Currencies

Here’s What Top Voices Are Saying About the ‘Dollar Bear Market’


The dollar is getting weaker. The US Dollar Index is down more than 8% since the start of the year, putting the currency at its lowest point in about three years.

Uncertainty around President Donald Trump‘s tariffs and fears of a looming recession have hurt the dollar.

Here’s what smart people and institutions have to say about its depreciation.

Deutsche Bank

Analysts at Deutsche Bank in a note on Thursday said they foresee a “major dollar downtrend.”

“The dollar bear market is finally here,” they wrote.

“At the core of the dollar bear market are three assessments: a reduced desire by the rest of the world to fund growing twin deficits in the US; by extension, a peak and gradual unwind in elevated US asset holdings; and a greater willingness to deploy domestic fiscal space to support growth and consumption outside of the US.”

Jan Hatzius, Goldman Sachs

“I believe that the recent dollar depreciation of 5 per cent on a broad trade-weighted basis has considerably further to go,” Jan Hatzius, chief economist at Goldman Sachs, wrote in an op-ed.

He listed one of the consequences of dollar weakness as putting upward pressure on consumer prices, which tariffs have already hit.

“Dollar depreciation reinforces our view that the ‘incidence’ of higher US tariffs will fall predominantly on American consumers, not foreign producers,” Hatzius said.

Ken Griffin, Citadel

Ken Griffin, Citadel’s billionaire founder, told Semafor’s World Economy Summit in Washington, DC, on Wednesday that Trump’s trade war was putting the US’s brand at risk.

He said when comparing the dollar to the euro, America “has become 20% poorer in four weeks” because of the dollar’s slide against the single currency.

“All you’re trying to do is tread water and not drown,” he added.


Citadel CEO Ken Griffin.

Ken Griffin of Citadel.

Apu Gomes/Getty Images



Torsten Slok, Apollo

“By depreciating the dollar and starting a trade war about goods, which make up less than 10% of US GDP, the US is risking that the rest of the world will slow their imports of the 80% of the US economy that is services, such as iPhones, Windows, Facebook, and large language models,” Torsten Slok, partner and chief economist at Apollo Global Management, wrote in a newsletter on Thursday.

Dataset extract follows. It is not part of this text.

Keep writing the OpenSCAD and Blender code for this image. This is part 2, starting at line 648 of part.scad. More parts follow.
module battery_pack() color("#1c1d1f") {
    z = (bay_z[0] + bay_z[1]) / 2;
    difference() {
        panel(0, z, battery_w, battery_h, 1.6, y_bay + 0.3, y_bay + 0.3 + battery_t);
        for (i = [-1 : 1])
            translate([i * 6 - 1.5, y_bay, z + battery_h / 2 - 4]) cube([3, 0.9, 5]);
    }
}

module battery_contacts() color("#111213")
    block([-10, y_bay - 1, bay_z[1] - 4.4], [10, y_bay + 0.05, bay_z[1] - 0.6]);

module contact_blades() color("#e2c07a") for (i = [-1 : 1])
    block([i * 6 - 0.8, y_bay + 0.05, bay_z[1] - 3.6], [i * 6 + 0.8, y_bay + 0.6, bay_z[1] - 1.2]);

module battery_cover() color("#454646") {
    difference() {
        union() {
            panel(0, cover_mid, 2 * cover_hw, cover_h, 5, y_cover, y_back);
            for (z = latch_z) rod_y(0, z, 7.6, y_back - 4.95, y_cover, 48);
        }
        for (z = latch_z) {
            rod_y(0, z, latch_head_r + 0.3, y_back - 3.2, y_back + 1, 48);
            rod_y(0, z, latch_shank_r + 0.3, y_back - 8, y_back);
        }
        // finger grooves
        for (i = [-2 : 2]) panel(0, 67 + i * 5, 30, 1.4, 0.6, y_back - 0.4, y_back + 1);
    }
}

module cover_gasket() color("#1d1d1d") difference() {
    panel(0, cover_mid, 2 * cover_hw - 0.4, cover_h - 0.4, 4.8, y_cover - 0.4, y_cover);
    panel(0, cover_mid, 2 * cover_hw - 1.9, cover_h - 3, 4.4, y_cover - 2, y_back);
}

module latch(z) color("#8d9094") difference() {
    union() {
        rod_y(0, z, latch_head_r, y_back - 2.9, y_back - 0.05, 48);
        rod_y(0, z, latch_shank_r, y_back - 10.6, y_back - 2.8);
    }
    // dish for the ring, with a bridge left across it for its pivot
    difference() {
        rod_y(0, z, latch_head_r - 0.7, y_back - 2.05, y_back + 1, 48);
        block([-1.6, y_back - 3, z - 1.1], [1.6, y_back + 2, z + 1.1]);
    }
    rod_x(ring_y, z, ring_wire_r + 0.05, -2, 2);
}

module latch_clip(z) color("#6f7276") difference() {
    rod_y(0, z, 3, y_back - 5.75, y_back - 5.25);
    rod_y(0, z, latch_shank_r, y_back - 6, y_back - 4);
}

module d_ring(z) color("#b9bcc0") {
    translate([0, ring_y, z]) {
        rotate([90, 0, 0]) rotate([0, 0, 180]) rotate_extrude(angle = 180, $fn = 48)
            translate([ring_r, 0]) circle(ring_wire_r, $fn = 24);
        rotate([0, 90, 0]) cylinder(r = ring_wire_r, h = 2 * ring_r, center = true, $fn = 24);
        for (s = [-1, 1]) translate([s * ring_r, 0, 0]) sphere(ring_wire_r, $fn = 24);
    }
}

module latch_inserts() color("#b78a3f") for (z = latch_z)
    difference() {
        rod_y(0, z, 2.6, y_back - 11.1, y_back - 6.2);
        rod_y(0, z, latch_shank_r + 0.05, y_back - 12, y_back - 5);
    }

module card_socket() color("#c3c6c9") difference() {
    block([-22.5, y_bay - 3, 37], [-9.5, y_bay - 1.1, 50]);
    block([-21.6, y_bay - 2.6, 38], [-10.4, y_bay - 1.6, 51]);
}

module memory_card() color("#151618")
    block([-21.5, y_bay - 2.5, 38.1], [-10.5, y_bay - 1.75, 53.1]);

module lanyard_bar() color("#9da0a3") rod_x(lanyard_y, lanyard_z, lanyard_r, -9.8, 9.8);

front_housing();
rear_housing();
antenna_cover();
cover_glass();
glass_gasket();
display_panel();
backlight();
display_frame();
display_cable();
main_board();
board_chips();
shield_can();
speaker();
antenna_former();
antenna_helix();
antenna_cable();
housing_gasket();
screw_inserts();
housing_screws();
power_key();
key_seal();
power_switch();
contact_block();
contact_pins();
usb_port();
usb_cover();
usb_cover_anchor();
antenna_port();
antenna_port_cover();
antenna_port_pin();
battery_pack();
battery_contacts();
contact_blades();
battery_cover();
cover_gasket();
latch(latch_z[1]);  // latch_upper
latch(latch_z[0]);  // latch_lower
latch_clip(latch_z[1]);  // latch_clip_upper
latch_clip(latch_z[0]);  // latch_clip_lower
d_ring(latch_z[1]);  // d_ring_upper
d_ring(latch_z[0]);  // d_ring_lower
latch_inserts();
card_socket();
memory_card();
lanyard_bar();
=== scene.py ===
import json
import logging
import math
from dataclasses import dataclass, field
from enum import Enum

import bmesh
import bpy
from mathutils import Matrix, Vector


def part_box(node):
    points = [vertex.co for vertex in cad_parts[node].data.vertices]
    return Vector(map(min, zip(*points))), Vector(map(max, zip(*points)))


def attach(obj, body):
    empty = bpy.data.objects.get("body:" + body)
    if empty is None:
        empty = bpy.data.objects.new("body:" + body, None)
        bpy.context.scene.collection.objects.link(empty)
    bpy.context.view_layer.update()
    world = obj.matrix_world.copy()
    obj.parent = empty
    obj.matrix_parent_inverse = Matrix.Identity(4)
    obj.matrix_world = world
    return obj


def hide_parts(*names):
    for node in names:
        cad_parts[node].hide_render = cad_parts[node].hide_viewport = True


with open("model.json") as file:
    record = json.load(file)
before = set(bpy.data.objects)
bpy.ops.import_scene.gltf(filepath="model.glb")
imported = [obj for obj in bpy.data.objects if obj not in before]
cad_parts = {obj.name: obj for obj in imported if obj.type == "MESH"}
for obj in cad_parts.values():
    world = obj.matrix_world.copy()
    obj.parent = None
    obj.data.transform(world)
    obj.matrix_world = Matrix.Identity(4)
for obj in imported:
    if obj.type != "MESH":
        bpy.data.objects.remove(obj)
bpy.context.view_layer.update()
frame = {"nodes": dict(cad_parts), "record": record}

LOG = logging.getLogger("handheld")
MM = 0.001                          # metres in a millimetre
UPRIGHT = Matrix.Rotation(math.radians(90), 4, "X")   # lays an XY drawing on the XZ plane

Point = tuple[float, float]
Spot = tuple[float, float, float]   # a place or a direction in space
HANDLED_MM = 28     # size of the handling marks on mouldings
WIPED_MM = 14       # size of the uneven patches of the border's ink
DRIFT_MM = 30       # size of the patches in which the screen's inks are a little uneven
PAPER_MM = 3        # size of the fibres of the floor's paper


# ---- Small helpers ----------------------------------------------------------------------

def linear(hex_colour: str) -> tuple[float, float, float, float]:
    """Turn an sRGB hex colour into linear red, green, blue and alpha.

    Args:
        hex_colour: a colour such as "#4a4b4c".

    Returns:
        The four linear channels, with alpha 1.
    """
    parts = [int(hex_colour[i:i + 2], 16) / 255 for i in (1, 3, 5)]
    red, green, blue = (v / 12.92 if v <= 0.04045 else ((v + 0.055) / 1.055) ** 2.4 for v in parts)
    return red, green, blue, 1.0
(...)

“In addition, a depreciating dollar puts upward pressure on inflation and the term premium, which can create new macroeconomic challenges.”

PIMCO

“The US has long enjoyed a privileged position, with the dollar serving as the global reserve currency and Treasuries as the go-to reserve asset,” analysts at PIMCO wrote in a note, adding that this status was not guaranteed.

“If global capital flows into US assets dwindle, it could point toward a more multipolar world with a diminished reliance on a singular reserve currency.”

UBS

Strategists at UBS wrote in a note that the dollar has “weakened significantly.”

“Volatility in FX markets has moved up to levels last seen in 2022,” they said.

Following the recent dollar sell-off, the bank wrote that it’s refraining from dollar-based trades.


UBS

Strategists at UBS say the dollar has “weakened significantly.”

Mark Lennihan/AP Photo



Adam Turnquist, LPL

Adam Turnquist, chief technical strategist at LPL Financial, said: “Building trade war tensions with China have intensified growth concerns and increased expectations for Fed rate cuts, weighing on dollar demand.”

“Hedging costs to protect against downside in the dollar have surged to multi-year highs,” he said.

“A breakdown from the dollar’s consolidation range would not only be technically significant but could also stoke fear over the health of the US economy.”

Bank of America

The dollar has entered a secular decline, said analysts at Bank of America led by Michael Hartnett.

They wrote that the currency is trading 4.6% below its 200-day moving average: “Weaker US dollar will play out either slowly with lower yields or quickly with higher yields, it’s brutally flagged by soaring gold price.”

Shannon Saccocia, Neuberger Berman


Shannon Saccocia

Shannon Saccocia of Neuberger Berman.

SVB



“The US dollar has continued to lose value even as US equity and bond markets have stabilised,” Shannon Saccocia, managing director and chief investment officer of wealth at Neuberger Berman, said in a newsletter on Thursday.

“This is concerning for the longer term, as a simultaneous sell-off in both currency and bonds is associated with risky rather than haven countries and suggests structural damage to global demand for US dollar assets.”

If the dollar continues to lose ground, short-term investors outside the US may decide that “the pain from the currency outweighs the gain from the yield,” she said.